Una gioia m’invade l’anima, più del bruciore agli occhi
Lavoro al centro elettronico di una piccola banca a Lugano. Quando sono stato assunto, mi sono proposto di essere al servizio d’ogni persona per essere testimone di quell’amore che Dio ha per me. Il mio è soprattutto un lavoro che impegna la mente e questo porta spesso a delle incomprensioni e ad una stanchezza mentale frequente. Per questo motivo, l’ambiente non è molto sereno.
Ho collaborato per circa due anni con un collega analista programmatore molto capace ma, come forse anch’io, con un carattere un po’ particolare. In quel periodo ero un po’ alle prime armi della professione e non sempre i primi programmi riuscivano bene e completi. Tra il capo degli analisti e questo mio collega non scorreva buon sangue. Da parte mia volevo il più possibile essere un elemento d’unione fra loro, cercando di capirli e aiutarli nei piccoli servizi, come portare loro le liste in sala macchine quando andavo a prendere anche le mie.
Fui sorpreso quando mi giunse all’orecchio che il collega che mi seguiva in questo primo periodo d’apprendimento della programmazione parlava apertamente male di me al caporeparto. Gli diceva che non sarei mai stato capace di programmare e che quindi non era il mio mestiere. Ma ciò che più mi faceva male era costatare che si serviva di me per mettere in cattiva luce il suo responsabile.
Mi sentivo defraudato della mia personalità. Io, che volevo essere strumento d’unità, ero diventato motivo di discordia. Quella sera entrando in chiesa, mi colpisce una frase: «Venite a me voi tutti che siete affaticati e oppressi ed io vi ristorerò». Mi sono sentito sollevato.
Il giorno dopo, ho cercato di allontanare ogni pensiero negativo verso il mio collega e di accoglierlo così com’era. Qualche tempo più tardi egli annuncia le sue dimissioni per un posto nuovo più vicino a casa sua. Arrivato il giorno della partenza, mi dice: «Tu sei stato veramente un mio amico». Non me lo aspettavo, ma ero felice di sapere che il mio sforzo non era stato vano.

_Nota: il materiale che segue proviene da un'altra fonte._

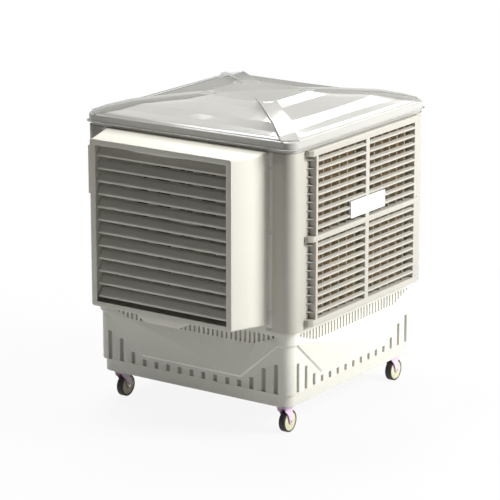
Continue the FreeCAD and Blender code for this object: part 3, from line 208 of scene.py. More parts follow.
def plastic(name, colour, shade, gloss, grain=(900.0, 0.1), wave=0.1, dust=0.3, coat=0.0):
    """Moulded plastic: two near tints, uneven gloss, fine grain and dust low down."""
    material, tree, shader = new_material(name)
    surface = tree.add("Group", {"node_tree": MOULD_GRAIN})
    for socket, value in (("Grain Size", grain[0]), ("Grain Depth", grain[1]), ("Wave", wave),
                          ("Gloss Low", gloss[0]), ("Gloss High", gloss[1])):
        tree.feed(surface, socket, value)
    dirt = tree.add("Group", {"node_tree": LOW_DUST}, Amount=dust)
    tint = blend_colours(tree, surface.outputs["Mottle"], colour, shade)
    dusty = blend_colours(tree, dirt.outputs["Mask"], tint, DUST_BROWN)
    tree.feed(shader, "Base Color", dusty)
    tree.feed(shader, "Roughness", surface.outputs["Roughness"])
    tree.feed(shader, "Normal", surface.outputs["Normal"])
    shader.inputs["Coat Weight"].default_value = coat
    return material


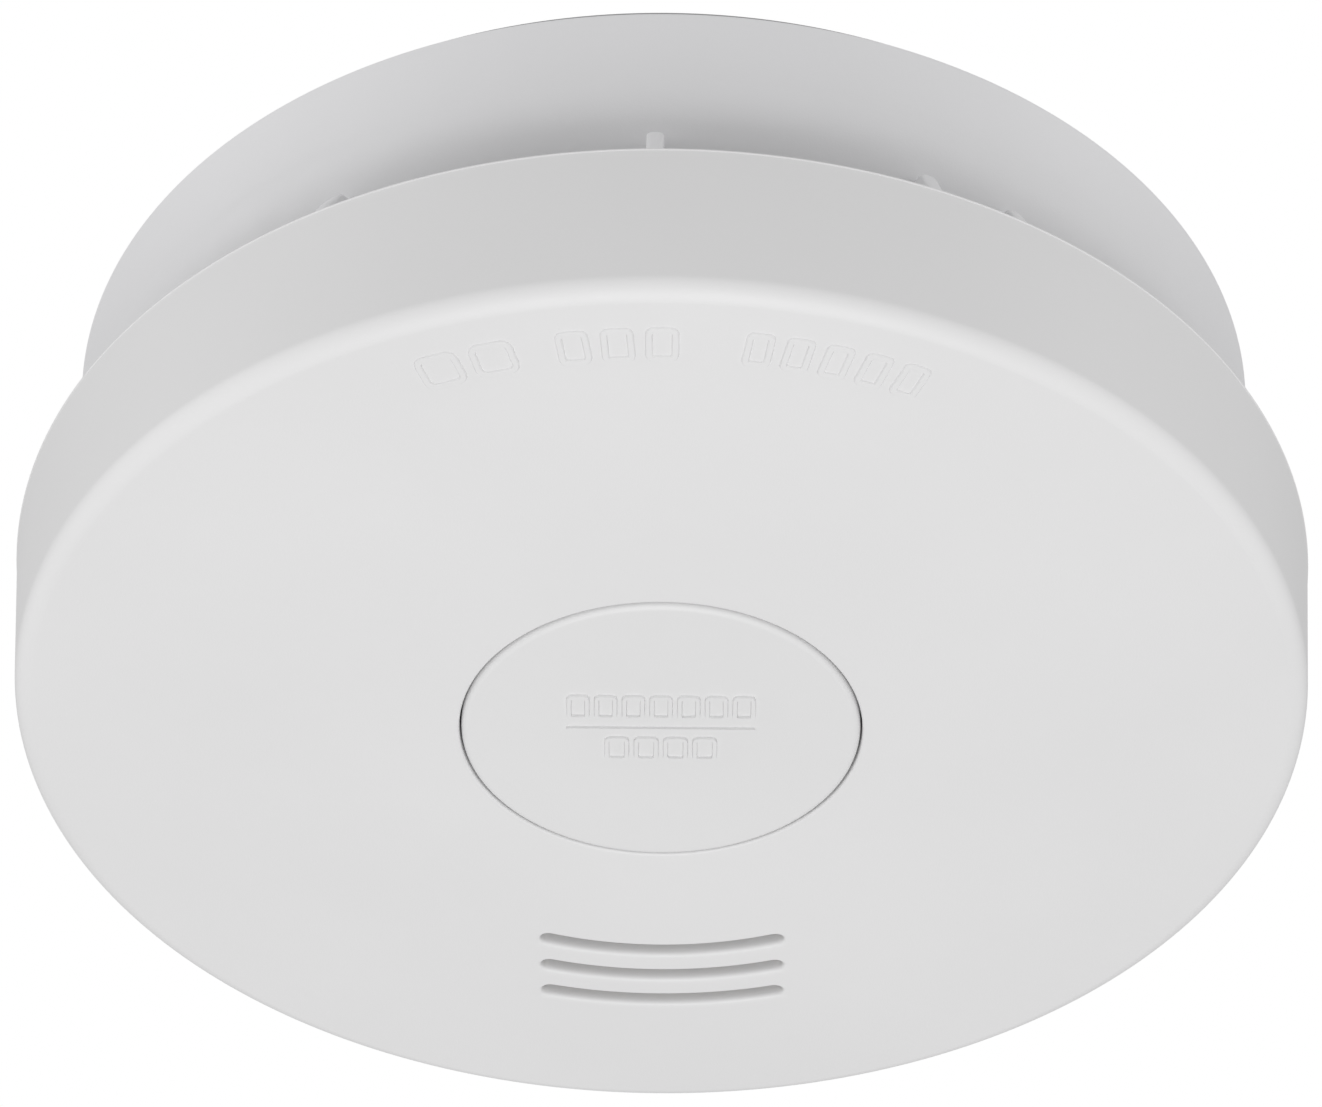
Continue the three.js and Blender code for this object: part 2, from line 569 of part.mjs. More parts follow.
place("microcontroller", boxAt([22, -4], 9, 9, hanging(1.4)), BLACK);
place("timing_crystal", boxAt([30, -4], 3.2, 7, hanging(2.4)), STEEL);
place("storage_capacitor", cylinder([27, 9], 4, ...hanging(8)), BLACK);
place("horn_transformer", cylinder([16, 18], 3.8, ...hanging(6)), BLACK);
place("status_led", led(), RED_LENS);
[[-12, -20], [-6, -22], [0, -23], [6, -22]].forEach((p, i) => {
  place(`chip_resistor_${i + 1}`, boxAt(p, 3.2, 1.6, hanging(0.6)), BLACK);
});

export default detector;
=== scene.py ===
import json
import math

import bmesh
import bpy
from mathutils import Matrix, Vector


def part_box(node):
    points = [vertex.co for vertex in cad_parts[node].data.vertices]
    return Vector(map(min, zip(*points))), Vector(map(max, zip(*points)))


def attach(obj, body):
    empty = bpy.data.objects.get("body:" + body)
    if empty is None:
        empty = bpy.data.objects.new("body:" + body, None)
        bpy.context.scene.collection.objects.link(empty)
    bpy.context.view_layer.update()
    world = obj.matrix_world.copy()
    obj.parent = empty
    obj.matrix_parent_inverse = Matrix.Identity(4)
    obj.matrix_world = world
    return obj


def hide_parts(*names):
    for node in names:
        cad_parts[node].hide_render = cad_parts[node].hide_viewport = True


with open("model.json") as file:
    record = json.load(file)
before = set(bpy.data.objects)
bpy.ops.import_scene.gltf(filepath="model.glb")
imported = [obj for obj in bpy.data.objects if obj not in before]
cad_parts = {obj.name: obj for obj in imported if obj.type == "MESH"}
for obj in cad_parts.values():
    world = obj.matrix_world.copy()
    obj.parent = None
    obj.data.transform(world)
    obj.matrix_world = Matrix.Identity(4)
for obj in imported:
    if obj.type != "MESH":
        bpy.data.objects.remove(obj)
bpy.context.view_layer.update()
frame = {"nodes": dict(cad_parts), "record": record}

# Geometry is written in millimetres, and scaled to metres when a mesh is made.
MM = 0.001
STEPS = 256  # round the large shells
PAST = 1  # how far a cutter runs past the faces that it cuts
JOIN = 0.5  # how far a part of a moulding runs into the part that carries it


def node_box(node):
    """A node's lowest and highest corners."""
    low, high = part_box(node)
    return Vector(low) / MM, Vector(high) / MM


def centre_of(node):
    """A node's middle, seen along Z."""
    low, high = node_box(node)
    return (low.x + high.x) / 2, (low.y + high.y) / 2


COVER_LOW, COVER_HIGH = node_box("front_cover")
SHELL_HIGH = node_box("back_shell")[1]
PLATE_LOW, PLATE_HIGH = node_box("mounting_plate")
BUTTON_LOW, BUTTON_HIGH = node_box("test_button")
SCREWS = [f"cover_screw_{i + 1}" for i in range(4)]
PINS = [f"co_sensor_pin_{i + 1}" for i in range(3)] + ["horn_pin_1", "horn_pin_2"]

# The front cover.
COVER_R = COVER_HIGH.x
FACE_Z = COVER_LOW.z
RIM_Z = FACE_Z + 14.7
WALL_END_Z = FACE_Z + 2.35
COVER_FOOT_R = COVER_R - 0.7
EDGE_ROUND = 1.7
EDGE_END_DEG = -84
COVER_WALL = 1.7
INNER_FACE_Z = FACE_Z + 2.15
RIM_LIP = 0.12
RIM_FLARE = 0.07
OPENING_R = 16.3
OPENING_LIP = 0.24
SLOT_AZIMUTH = 179.5
SLOT_RADII = (29.65, 33.2, 36.75)
SLOT_HALF_SPAN = 9.5
SLOT_HALF_WIDTH = 0.6
COVER_RELIEF = 0.17
COVER_FRAME = (3.7, 0.62, 0.13)  # height, stroke and slope of a blank frame
COVER_FRAME_GAP = 0.75
COVER_FRAME_R = 46.4
COVER_FRAME_GROUPS = ((-24.1, -13.5, 2), (-10.6, 1.9, 3), (7, 25.7, 5))  # first and last azimuth, count

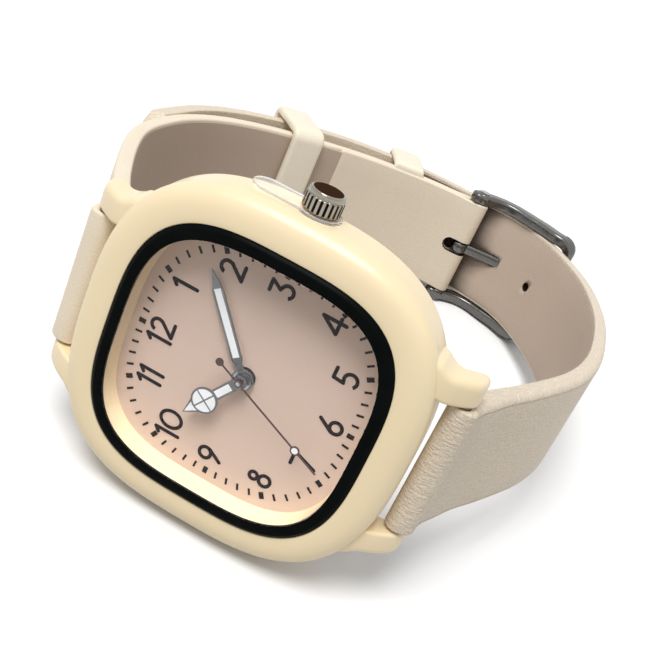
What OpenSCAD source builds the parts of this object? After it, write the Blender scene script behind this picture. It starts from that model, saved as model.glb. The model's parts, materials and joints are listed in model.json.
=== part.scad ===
// Square-cushion quartz wristwatch on a buckled leather strap, millimetres.
// Every module is drawn in the watch frame: +X to 3 o'clock, +Y to 12 o'clock,
// +Z out of the dial, with the middle of the dial face at zero.
// place() stands the watch on its 9 o'clock side, leaning back on the buckle.

/* [Case] */
// Half width of the case across the flat sides
case_half = 18; // [17.8:0.1:18.4]
// Squareness of the case outline
case_square = 2.76; // [2.6:0.02:3.0]
// Radius of the rounded top edge of the case
edge_r = 2; // [1.6:0.1:2.2]
// Height of the flat bezel face above the dial
bezel_z = 3; // [2.8:0.1:3.1]

/* [Glass] */
// Width of the case face round the black ring
bezel_w = 3.7; // [3.5:0.1:3.8]
// Width of the black ring round the crystal
ring_w = 1.42; // [1.4:0.02:1.6]
// Height of the crystal's top face above the dial
crystal_z = 3.3; // [3.2:0.1:3.5]

/* [Hands] */
// Hour-hand angle clockwise from 12
hour_angle = 304.2; // [0:0.1:360]
// Minute-hand angle clockwise from 12
minute_angle = 52.2; // [0:0.1:360]
// Seconds-hand angle clockwise from 12
seconds_angle = 204; // [0:0.5:360]
// Length of the minute hand
minute_len = 11.3; // [10:0.1:11.8]
// Length of the hour hand
hour_len = 7.4; // [6.8:0.1:8]
// Length of the seconds hand
seconds_len = 11.5; // [10.5:0.1:11.8]

/* [Crown] */
// Radius of the crown over its flutes
crown_r = 1.9; // [1.7:0.05:2.1]
// Number of flutes
flutes = 22; // [16:1:28]

/* [Strap] */
// Width of the strap
strap_w = 15.3; // [14.8:0.1:15.4]
// Thickness of the outer leather
leather_t = 1.2; // [1.0:0.1:1.2]
// Thickness of the lining
lining_t = 0.7; // [0.5:0.1:0.7]
// Distance between buckle holes along the strap
hole_pitch = 7.2; // [6:0.1:7.4]

/* [Hidden] */

// Standing pose: lean angle and the back face that is the row's origin.
lean = 7.7;
back_z = -4.4;

// Case.
wall_z = -3.06;
edge_steps = 6;
foot_r = 0.5;
case_n = 96;
ring_half = case_half - bezel_w;
ring_square = 3.2;
rebate_half = ring_half + 0.02;
shelf_z = 1.85;
flange_w = 1.3;
aperture_half = ring_half - flange_w;
aperture_square = 3.3;
wall_t = 2.8;
cavity_half = case_half - wall_t;
cavity_square = 3;
cut = 0.5;
run_gap = 0.05;

// Lugs and spring bars.
strap_gap = 0.25;
lug_in = strap_w / 2 + strap_gap;
lug_w = 2.4;
lug_out = lug_in + lug_w;
lug_flare = 1.6;
lug_root = lug_out + lug_flare;
lug_reach = 2.95;
lug_tip = case_half + lug_reach;
lug_start = case_half - 3.2;
lug_top = 2.3;
lug_low = -4.05;
bar_y = lug_tip - 1.25;
bar_z = -1.9;
bar_r = 0.75;
bar_end_gap = 0.15;
bar_len = 2 * (lug_in - bar_end_gap);
bar_tip_r = 0.4;
bar_tip_len = 1.1;
bar_hole_r = 0.42;
bar_hole_len = 1.2;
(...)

Dopo poco tempo vengo a sapere che era stato licenziato. Mentre i colleghi facevano i più vari commenti, lancio l’idea di aiutarlo, facendo attenzione a non urtare la loro sensibilità. Accettano e, attraverso contatti con varie ditte del ramo, troviamo delle proposte interessanti. Poi si trattava di fargli avere gli indirizzi. Nessuno era entusiasta di fare questo servizio e allora mi sono prestato io. Mentre compongo il suo numero di telefono, rivolgo a Gesù una preghiera: «Non m’importa come reagirà, io lo faccio per Te». Il collega era molto contento dell’interessamento. Più tardi, c’informa di aver trovato lavoro.
Ma la cosa più bella è il rapporto nuovo che si è istaurato fra noi colleghi. Una volta capita che uno di loro, che faceva il turno serale, dopo un ennesimo inconveniente mi telefona per dirmi che non ce la faceva più. Decido di andare a dargli una mano. Non è facile lasciare la famiglia per tornare al lavoro, ma non posso lasciarlo solo. Lo trovo in preda ad una crisi isterica. Cerco di assorbire tutto ciò che dice, tutta la sua rabbia. Piano piano tutto svanisce e si calma. Non è facile fare quel turno con il rumore delle stampanti e dei computer, soprattutto quando si presentano delle difficoltà che non puoi rimediare.
A poco a poco ricostruiamo quanto perso e il lavoro può continuare normalmente. Il mio compito è terminato, ma mi vengono in mente le Parole: «Se uno ti chiede di fare un miglio, tu accompagnalo per due». Gli propongo di andare a casa, sarei rimasto io al suo posto, ma non vuole. A mezzanotte lasciamo la banca. Una gioia m’invade l’anima, più del bruciore agli occhi. (F. S.)